Pourquoi ce désintérêt envers les syndicats ? «Mon père était à la CGT, mais moi ça ne m’intéresse pas, explique Julie Garcia, employée d’une TPE, qui s’entend «très bien» avec son patron et travaille depuis 20 ans à Rungis. J’ai 2 enfants, je travaille de 2 heures à 14 heures… Et puis j’ai jamais voté moi, je me défends toute seule.» Son patron est à côté, on insiste un peu. «Rungis, c’est un autre monde, si t’es pas content, tu te barres, et il y en aura dix derrière pour prendre ta place», répond-elle, cash.
Autre justification ? «Il y a beaucoup de doublettes ici», nous explique Mohammed Bouargi, délégué syndical à Rungis depuis 2008, en référence aux travailleurs sans-papiers qui empruntent l’identité d’un proche pour travailler. «Les sans-papiers dans les petites structures, ils ont peur. Pourtant, on peut intervenir pour les aider». En 2017, l’occupation de la tour Semmaris, qui surplombe le marché, par des sans-papiers et la CGT avait débouché sur l’obtention d’une centaine d’autorisations de travail. Ici, comparé à ailleurs, la culture syndicale reste assez forte.

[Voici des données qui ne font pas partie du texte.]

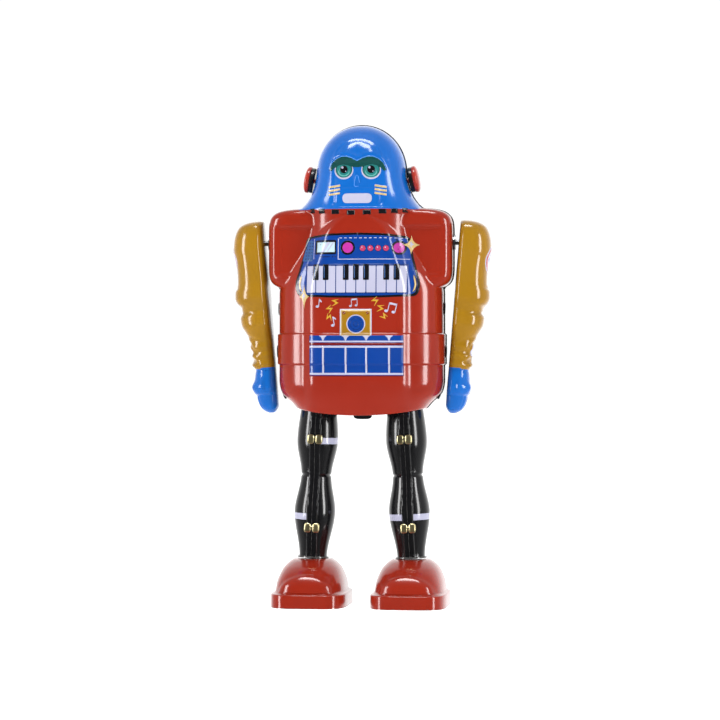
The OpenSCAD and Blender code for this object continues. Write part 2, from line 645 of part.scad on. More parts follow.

A l’heure du débrief, tout le petit monde se rejoint autour du camion CGT. «Dans les TPE, ce qui compte, ce sont les conventions collectives des branches», répète Sophie Binet pour la vingtième fois de la matinée. Et pour cause : la CGT a récemment obtenu, après un combat de deux ans, une prime d’ancienneté pour les salariés de la branche fruits et légumes. Puis, fait inattendu : le directeur du marché de Rungis, Dominique Batani, monte dans le camion et s’engage à la création d’un comité social et économique interentreprises pour toutes les TPE du marché, normalement privées de ces comités qui aident à donner accès à des vacances pour les enfants ou à des sorties culturelles. Une satisfaction pour Sophie Binet, qui lui en avait touché un mot en arrivant.